Ainda assim, impulsionada pela Argentina, a soja em Chicago continua valorizada. Em março, a média foi de US$ 10,37 por bushel, contra US$ 9,91/bushel em março de 2017. E isso mesmo com a colheita brasileira entrando na reta final. A expectativa é de que a produção bata mais um recorde e ultrapasse os 115 milhões de toneladas, cerca de 5 milhões de toneladas a mais do que na temporada passada, segundo o Índice Brasil da Expedição Safra.
Nesse caminho, a safra promete para produtor brasileiro, que tende vender bem mas sem perdas na lavoura, diferentemente de 2016. “Acho que esse é um ano de preços firmes, o Brasil aumentou sua perspectiva de produção em 10 milhões de toneladas [desde o início da safra], mas a Argentina perdeu 20 milhões de toneladas”, pontua Aldo Lobo. “Como os Estados Unidos estão reduzindo área, tem a possibilidade de ficar acima de R$ 80 e se não for a R$ 100, caso aconteça algo com a safra nos EUA. Essa alta nos preços pode motivar área maior por lá e segurar um pouco o preço, mas não a ponto de cair para R$ 70.”
Diferentemente do último relatório do USDA, que previu 36 milhões de hectares, Camilo Motter acredita que área de soja dos norte-americanos – que está começando a ser semeada - deve ser pelo menos igual à da campanha passada, ou seja, 36,4 milhões de hectares.

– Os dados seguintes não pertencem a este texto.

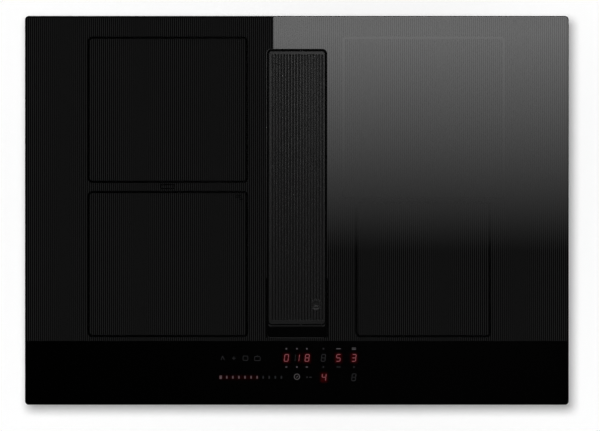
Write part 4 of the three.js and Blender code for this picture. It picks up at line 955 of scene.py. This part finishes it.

“Mas ninguém sabe o comportamento do clima no Meio-Oeste americano, vai ser um fator decisivo”, frisa o analista. “Os preços ganham muita sensibilidade a qualquer problema lá. Com quebra na Argentina e a maior demanda pelo produto brasileiro, e os menores estoques mundiais, a safra americana ganha contornos de muita sensibilidade.”
Além disso, há o câmbio, que tem sido determinante para as exportações, mesmo em períodos de entressafra. Neste momento, o mundo olha para o Brasil. “Se Lula conseguir transferir muitos votos para o Ciro, o mercado não vai gostar. Se Meirelles ou Alckmin crescem, é bom para o real”, opina Tarso Veloso.